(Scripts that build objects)

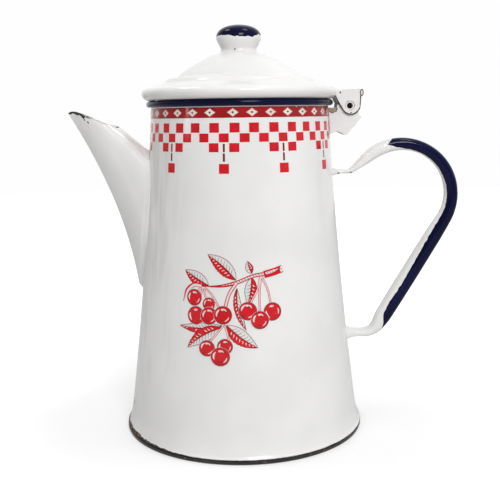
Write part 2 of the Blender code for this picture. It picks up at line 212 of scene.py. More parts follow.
def enamel(name, colour, shade, under=IRON, seed=0.0, streaks=0.0, waviness=0.05, gloss_level=0.5,
           chips=(), bare=(), stained=()):
    """Glassy enamel with faint clouds and specks, chipped to iron where wear is high.

    chips, bare and stained hold (x, y, z, radius): single chips (then edges don't chip), spots
    worn to brown metal, and brown stains.
    """
    s = Shader(name, 0.12)
    s.bsdf.inputs["Specular IOR Level"].default_value = gloss_level
    base = s.mix(s.step(s.noise(30, 2, seed=seed), 0.35, 0.7), colour, shade)
    if streaks:
        lines = s.noise(5, 2, stretch=(1, 1, 14), seed=seed + 3)
        side = s.attribute("streak")
        mask = s.math("MULTIPLY", s.step(lines, 0.45, 0.62), s.math("MULTIPLY", side, streaks))
        base = s.mix(mask, base, (0.50, 0.46, 0.42, 1))
    speck = s.step(s.noise(1.3, 1, seed=seed + 9), 0.80, 0.84)
    base = s.mix(s.math("MULTIPLY", speck, 0.35), base, under)
    rough_edge = s.math("MULTIPLY", s.math("SUBTRACT", s.noise(1.9, 4, seed=seed + 5), 0.5), 1.0)
    worn = rough_edge if chips else s.math("ADD", s.attribute("wear"), rough_edge)
    halo = s.step(worn, 0.47, 0.60)
    chip = s.step(worn, 0.57, 0.61)
    for x, y, z, radius in (*chips, *bare):
        chip = s.math("MAXIMUM", chip, s.spot(x, y, z, radius, seed))
    rust = s.step(s.noise(2.5, 3, seed=seed + 7), 0.52, 0.62)
    base = s.mix(s.math("MULTIPLY", halo, 0.45), base, (0.36, 0.30, 0.25, 1))
    base = s.mix(chip, base, s.mix(s.math("MULTIPLY", rust, s.attribute("rust")), under, RUST))
    for x, y, z, radius in stained:
        base = s.mix(s.math("MULTIPLY", s.spot(x, y, z, radius, seed), 0.5), base, (0.20, 0.11, 0.045, 1))
    for x, y, z, radius in bare:
        base = s.mix(s.spot(x, y, z, radius * 0.88, seed), base, (0.30, 0.225, 0.15, 1))
    s.set(s.bsdf.inputs["Base Color"], base)
    gloss = s.step(s.noise(6, 3, seed=seed + 2), 0.3, 0.7, 0.09, 0.17)
    s.set(s.bsdf.inputs["Roughness"], s.math("ADD", gloss, s.math("MULTIPLY", chip, 0.45)))
    wave = s.bump(s.noise(11, 1, seed=seed + 1), waviness)
    peel = s.bump(s.noise(1.6, 2, seed=seed + 4), waviness * 0.06, wave)
    s.set(s.bsdf.inputs["Normal"], s.bump(chip, -0.12, peel))
    return s.mat


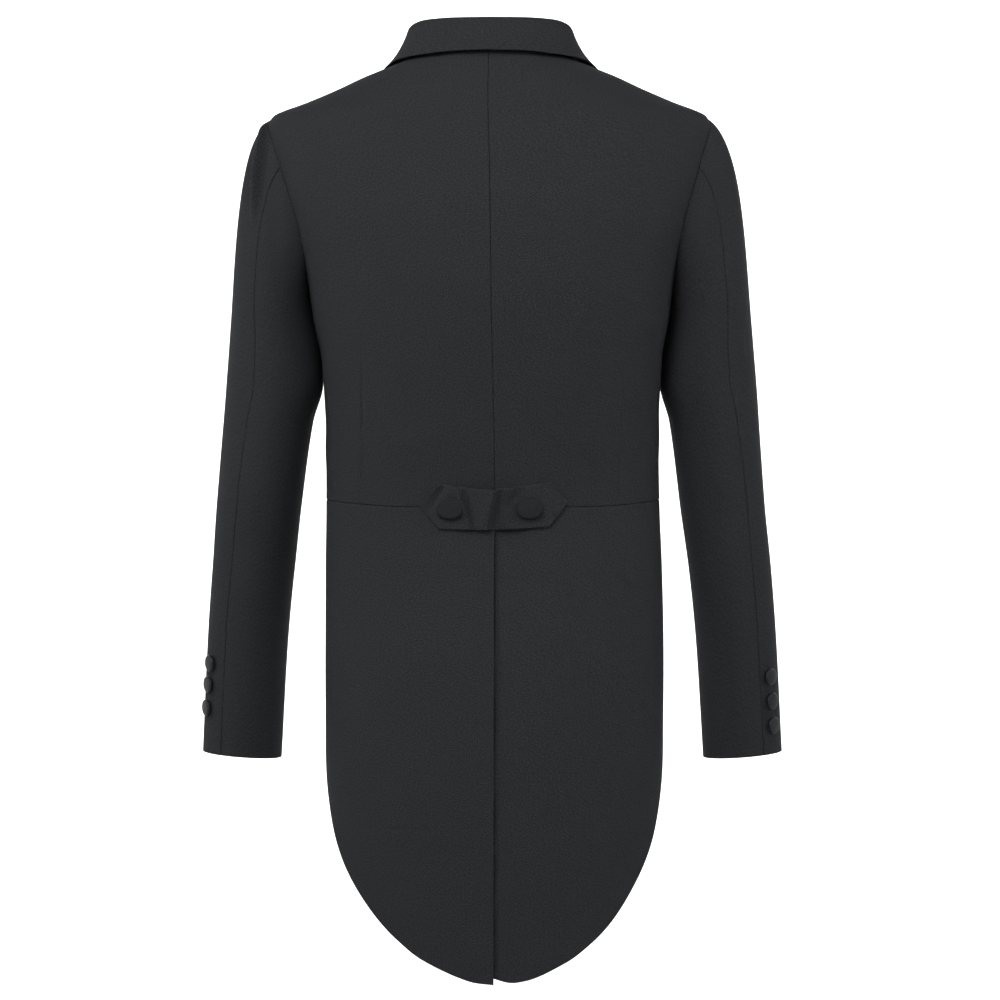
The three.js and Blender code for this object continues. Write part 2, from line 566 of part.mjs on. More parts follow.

#### THE EXERCISE:
Copy out the data shown above without altering anything.

#### RESULT FOR THIS EXERCISE:
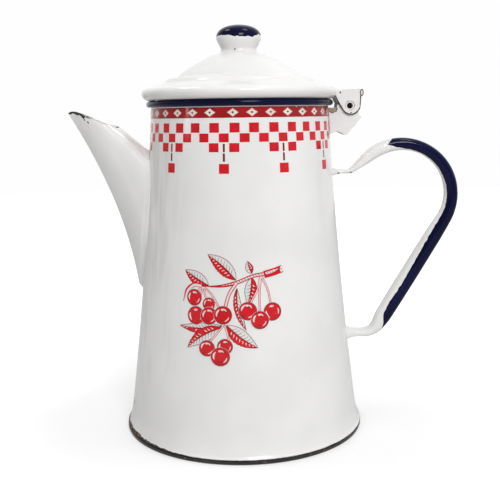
Write part 2 of the Blender code for this picture. It picks up at line 212 of scene.py. More parts follow.
def enamel(name, colour, shade, under=IRON, seed=0.0, streaks=0.0, waviness=0.05, gloss_level=0.5,
           chips=(), bare=(), stained=()):
    """Glassy enamel with faint clouds and specks, chipped to iron where wear is high.

    chips, bare and stained hold (x, y, z, radius): single chips (then edges don't chip), spots
    worn to brown metal, and brown stains.
    """
    s = Shader(name, 0.12)
    s.bsdf.inputs["Specular IOR Level"].default_value = gloss_level
    base = s.mix(s.step(s.noise(30, 2, seed=seed), 0.35, 0.7), colour, shade)
    if streaks:
        lines = s.noise(5, 2, stretch=(1, 1, 14), seed=seed + 3)
        side = s.attribute("streak")
        mask = s.math("MULTIPLY", s.step(lines, 0.45, 0.62), s.math("MULTIPLY", side, streaks))
        base = s.mix(mask, base, (0.50, 0.46, 0.42, 1))
    speck = s.step(s.noise(1.3, 1, seed=seed + 9), 0.80, 0.84)
    base = s.mix(s.math("MULTIPLY", speck, 0.35), base, under)
    rough_edge = s.math("MULTIPLY", s.math("SUBTRACT", s.noise(1.9, 4, seed=seed + 5), 0.5), 1.0)
    worn = rough_edge if chips else s.math("ADD", s.attribute("wear"), rough_edge)
    halo = s.step(worn, 0.47, 0.60)
    chip = s.step(worn, 0.57, 0.61)
    for x, y, z, radius in (*chips, *bare):
        chip = s.math("MAXIMUM", chip, s.spot(x, y, z, radius, seed))
    rust = s.step(s.noise(2.5, 3, seed=seed + 7), 0.52, 0.62)
    base = s.mix(s.math("MULTIPLY", halo, 0.45), base, (0.36, 0.30, 0.25, 1))
    base = s.mix(chip, base, s.mix(s.math("MULTIPLY", rust, s.attribute("rust")), under, RUST))
    for x, y, z, radius in stained:
        base = s.mix(s.math("MULTIPLY", s.spot(x, y, z, radius, seed), 0.5), base, (0.20, 0.11, 0.045, 1))
    for x, y, z, radius in bare:
        base = s.mix(s.spot(x, y, z, radius * 0.88, seed), base, (0.30, 0.225, 0.15, 1))
    s.set(s.bsdf.inputs["Base Color"], base)
    gloss = s.step(s.noise(6, 3, seed=seed + 2), 0.3, 0.7, 0.09, 0.17)
    s.set(s.bsdf.inputs["Roughness"], s.math("ADD", gloss, s.math("MULTIPLY", chip, 0.45)))
    wave = s.bump(s.noise(11, 1, seed=seed + 1), waviness)
    peel = s.bump(s.noise(1.6, 2, seed=seed + 4), waviness * 0.06, wave)
    s.set(s.bsdf.inputs["Normal"], s.bump(chip, -0.12, peel))
    return s.mat


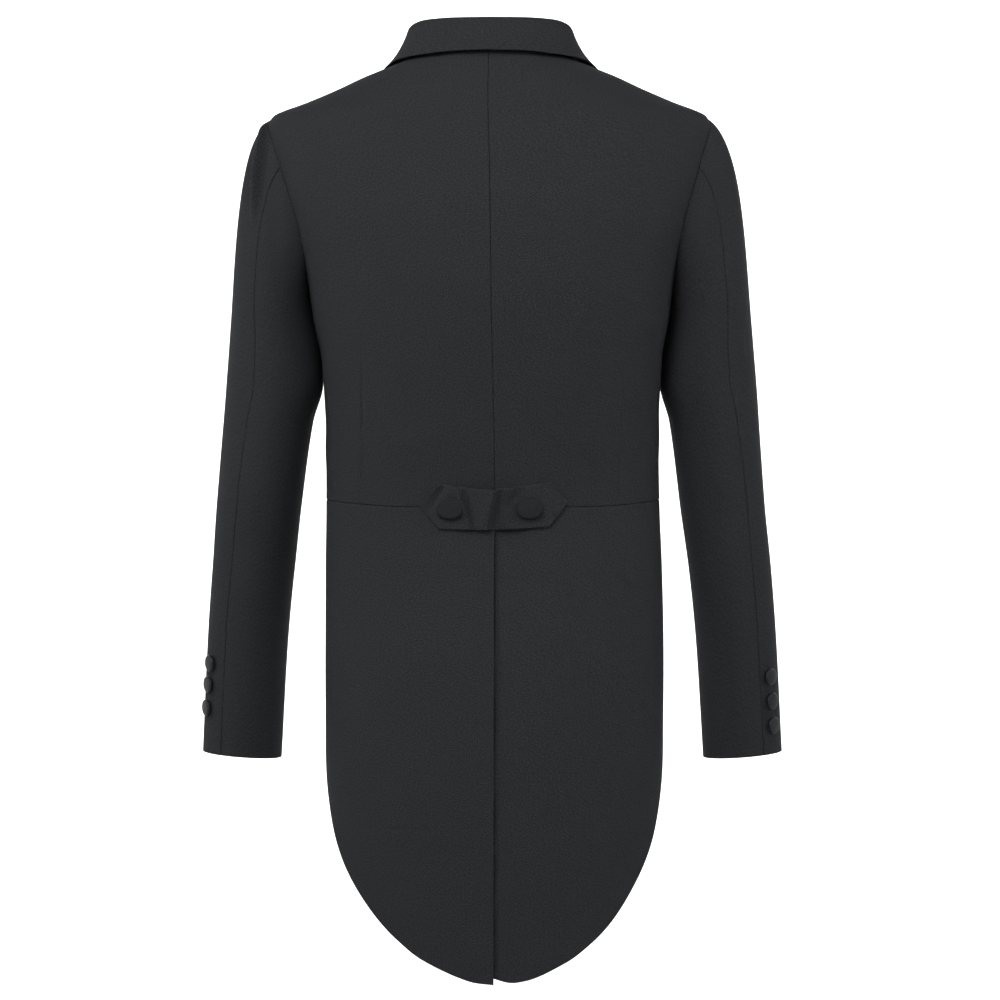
The three.js and Blender code for this object continues. Write part 2, from line 566 of part.mjs on. More parts follow.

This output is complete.